**Task to carry out**
Repeat verbatim, and only, the lines of the data below, beginning at the line that contains "for name, node" and stopping after the line that contains "before = set(bpy.data.objects)".
##############################
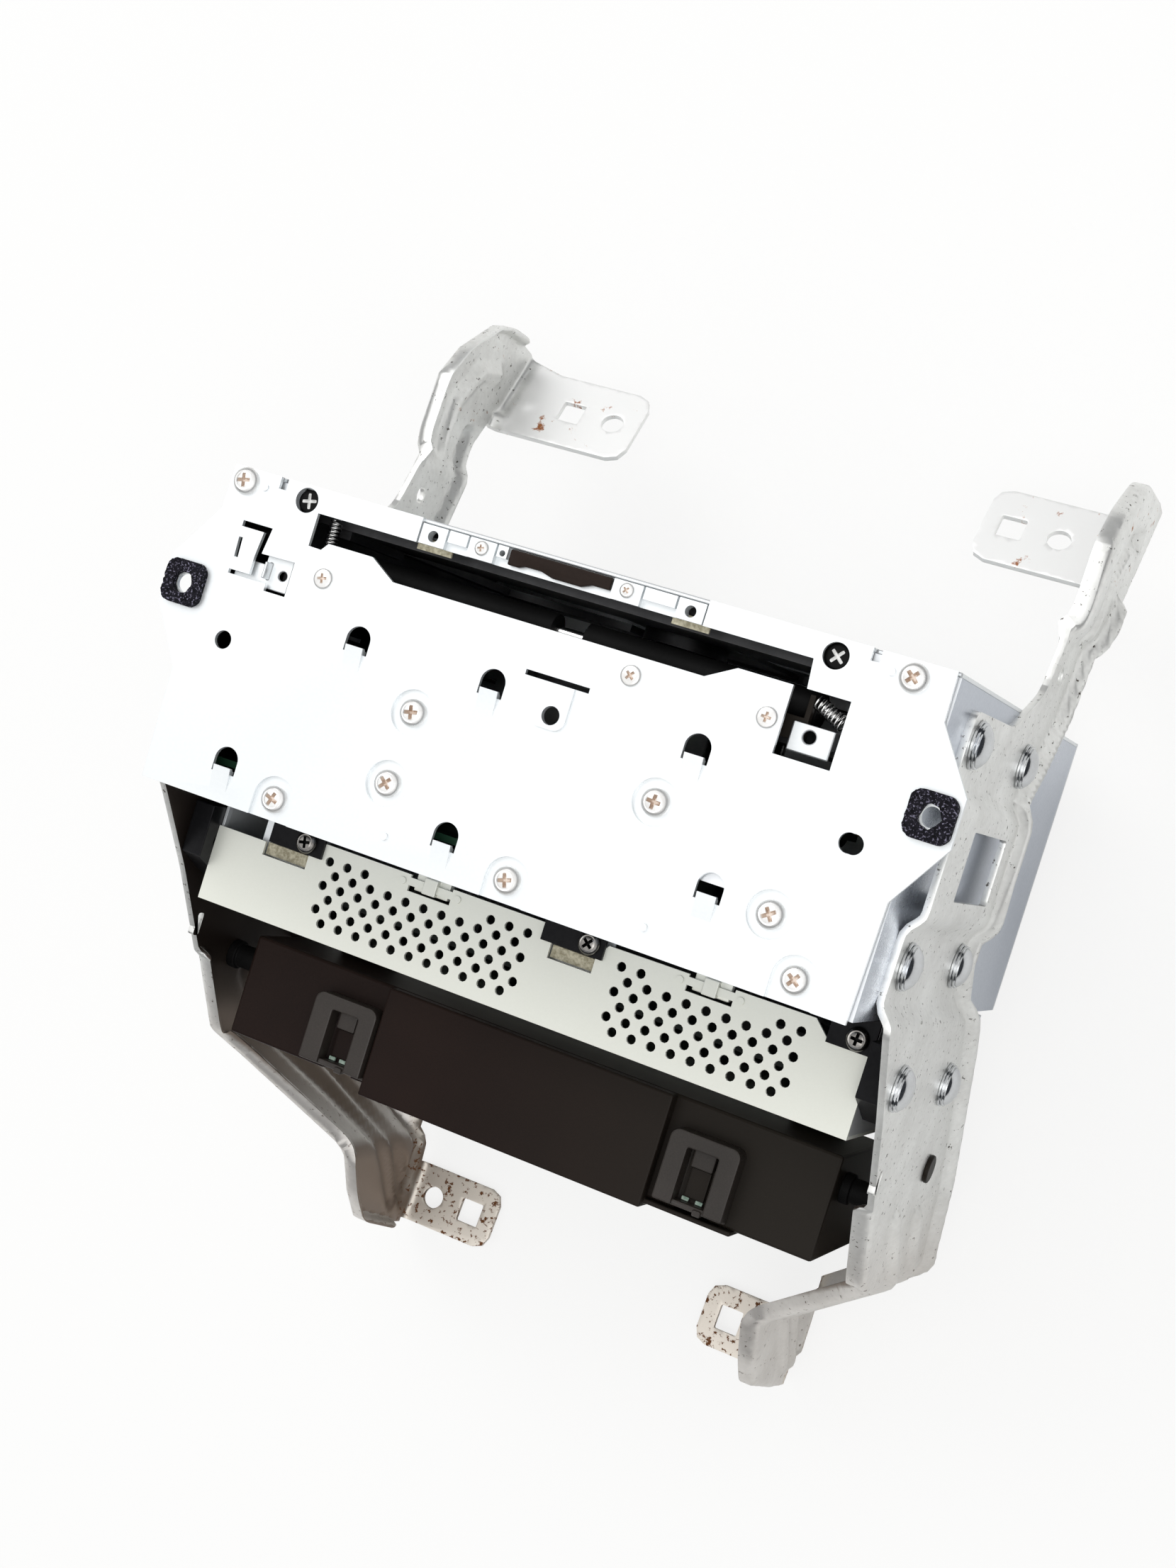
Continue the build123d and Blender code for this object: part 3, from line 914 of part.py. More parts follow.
def spring(start, end, radius, wire, turns):
    frame = Plane(start, z_dir=Vector(*end) - Vector(*start))
    pitch = math.dist(start, end) / turns
    slope = pitch / (2 * math.pi)
    places = []
    for i in range(turns * 2 + 1):
        angle = math.pi * i
        point = Vector(radius * math.cos(angle), radius * math.sin(angle), slope * angle)
        along = Vector(-radius * math.sin(angle), radius * math.cos(angle), slope).normalized()
        place = frame.from_local_coords(point)
        places.append((place, frame.from_local_coords(point + along) - place))
    arcs = []
    for (p0, t0), (p1, t1) in zip(places, places[1:]):
        arcs += biarc(p0, t0, p1, t1)
    first, last = places[0], places[-1]
    with BuildPart(mode=Mode.PRIVATE) as body:
        with BuildLine() as path:
            Line(first[0] - first[1] * wire, first[0])
            for a, b, c in arcs:
                ThreePointArc(a, b, c)
            Line(last[0], last[0] + last[1] * wire)
        with BuildSketch(Plane(first[0] - first[1] * wire, z_dir=first[1])):
            Circle(wire / 2)
        sweep(path=path.line)
    print("spring", turns, "turns, least gap to itself", round(self_gap(path.line, wire, turns), 2), "mm")
    return body.part


def self_gap(line, wire, turns):
    count = turns * 24
    points = [line @ (i / count) for i in range(count + 1)]
    least = math.inf
    for i, p in enumerate(points):
        for q in points[i + 14:]:
            least = min(least, (p - q).length)
    return least - wire


with BuildPart() as left_spring:
    x, z = SLOT_LEFT + 2.2, FRONT - 5.6
    add(spring((x, 50.4, z), (x, 58.2, z), 1.3, 0.4, 9))

with BuildPart() as right_spring:
    x, z = SLOT_RIGHT + 2.1, FRONT - 5.8
    add(spring((x, 50.4, z), (x + 7.0, 47.0, z), 1.5, 0.45, 8))

with BuildPart() as spring_bracket:
    right = SLOT_RIGHT + 8.3
    slab(SLOT_RIGHT - 1.3, right, 38.8, 45.2, FRONT - 5.0, FRONT - 4.2)
    slab(right - 0.8, right, DECK_TOP, 45.2, FLANGE_Z - 11.2, FRONT - 5.0)
    rod_z(SLOT_RIGHT + 3.0, 42.6, 1.4, FRONT - 6.0, FRONT - 4.0, Mode.SUBTRACT)

NODES = {
    "front_plate": front_plate, "foam_pads": foam_pads, "plate_screws": plate_screws,
    "corner_screws": corner_screws, "small_screws": small_screws, "deep_screws": deep_screws,
    "slot_strip": slot_strip, "slot_frame": slot_frame, "tab_screws": tab_screws, "lock_piece": lock_piece,
    "chassis_shell": chassis_shell, "top_cover": top_cover, "rear_panel": rear_panel, "heat_sink": heat_sink,
    "rear_connectors": rear_connectors, "fan_frame": fan_frame, "fan_rotor": fan_rotor,
    "main_board": main_board, "board_parts": board_parts, "module_cover": module_cover,
    "module_clips": module_clips, "module_tray": module_tray, "gasket_strips": gasket_strips,
    "module_tabs": module_tabs, "module_screws": module_screws, "module_board": module_board,
    "module_chips": module_chips, "control_housing": control_housing, "housing_block": housing_block,
    "snap_loops": snap_loops, "control_board": control_board, "bumpers": bumpers,
    "right_bracket": right_bracket, "left_bracket": left_bracket, "bracket_screws": bracket_screws,
    "module_ears": module_ears, "push_clips": push_clips, "mech_deck": mech_deck, "dampers": dampers,
    "disc_guide": disc_guide, "slot_lip": slot_lip, "felt_pads": felt_pads, "loading_roller": loading_roller,
    "roller_sleeves": roller_sleeves, "idler_gear": idler_gear, "motor_pinion": motor_pinion,
    "loading_motor": loading_motor, "turntable": turntable, "spindle_motor": spindle_motor,
    "clamp_arm": clamp_arm, "clamp_puck": clamp_puck, "guide_rods": guide_rods, "pickup_sled": pickup_sled,
    "pickup_lens": pickup_lens, "sled_pinion": sled_pinion, "sled_motor": sled_motor,
    "left_spring": left_spring, "right_spring": right_spring, "spring_bracket": spring_bracket,
}
for name, node in NODES.items():
    node.part.label = name
    export_step(node.part, f"parts/{name}.step")
    print(name, len(node.part.solids()), round(node.part.volume), node.part.bounding_box())
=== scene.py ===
# %% [markdown]
# This lesson dresses a car navigation unit that lies on its back with its fascia taken off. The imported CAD
# model comes in first as a fixed frame. Every piece made below is placed in the frame's own coordinates, so
# the pieces fit each other.

import json
import math

import bpy
import numpy as np
from mathutils import Matrix, Vector
from mathutils.noise import noise as uneven


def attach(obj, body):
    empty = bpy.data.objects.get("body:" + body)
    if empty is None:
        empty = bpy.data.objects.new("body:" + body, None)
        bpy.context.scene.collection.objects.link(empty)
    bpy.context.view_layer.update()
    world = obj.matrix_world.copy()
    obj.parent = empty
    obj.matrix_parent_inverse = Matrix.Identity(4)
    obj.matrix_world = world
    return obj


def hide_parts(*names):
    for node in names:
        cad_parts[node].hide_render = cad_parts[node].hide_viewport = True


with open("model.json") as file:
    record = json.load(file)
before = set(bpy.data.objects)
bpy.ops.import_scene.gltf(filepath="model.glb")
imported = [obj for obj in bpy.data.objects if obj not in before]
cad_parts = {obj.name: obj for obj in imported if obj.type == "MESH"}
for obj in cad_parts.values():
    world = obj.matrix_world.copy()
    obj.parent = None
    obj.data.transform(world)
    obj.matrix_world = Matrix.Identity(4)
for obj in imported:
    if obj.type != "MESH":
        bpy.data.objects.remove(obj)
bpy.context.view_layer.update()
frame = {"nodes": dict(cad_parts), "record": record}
nodes = frame["nodes"]
body_of = {n: b for b, group in frame["record"]["behaviour"]["bodies"].items() for n in group}
slot_of = {entry["node"]: entry["material_slot"] for entry in frame["record"]["subparts"]}

# %% [markdown]
# The photograph was taken from above, a little to the right, with a rather long lens. The place of the
# camera was worked out from the grid of ventilation holes and the symmetry of the unit, so it is set by
# numbers and not by trying. The three directions are the columns of its rotation: to the right, upwards and
# backwards.

# %% Camera
CAMERA_PLACE = Vector((0.1921, 0.0360, 0.6161))
CAMERA_RIGHT = Vector((0.8851, 0.2986, -0.3569))
CAMERA_UP = Vector((-0.2906, 0.9537, 0.0772))
LENS_PIXELS = 3138.45
PHOTO_WIDTH = 1659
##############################
**Result of this task**
for name, node in NODES.items():
    node.part.label = name
    export_step(node.part, f"parts/{name}.step")
    print(name, len(node.part.solids()), round(node.part.volume), node.part.bounding_box())
=== scene.py ===
# %% [markdown]
# This lesson dresses a car navigation unit that lies on its back with its fascia taken off. The imported CAD
# model comes in first as a fixed frame. Every piece made below is placed in the frame's own coordinates, so
# the pieces fit each other.

import json
import math

import bpy
import numpy as np
from mathutils import Matrix, Vector
from mathutils.noise import noise as uneven


def attach(obj, body):
    empty = bpy.data.objects.get("body:" + body)
    if empty is None:
        empty = bpy.data.objects.new("body:" + body, None)
        bpy.context.scene.collection.objects.link(empty)
    bpy.context.view_layer.update()
    world = obj.matrix_world.copy()
    obj.parent = empty
    obj.matrix_parent_inverse = Matrix.Identity(4)
    obj.matrix_world = world
    return obj


def hide_parts(*names):
    for node in names:
        cad_parts[node].hide_render = cad_parts[node].hide_viewport = True


with open("model.json") as file:
    record = json.load(file)
before = set(bpy.data.objects)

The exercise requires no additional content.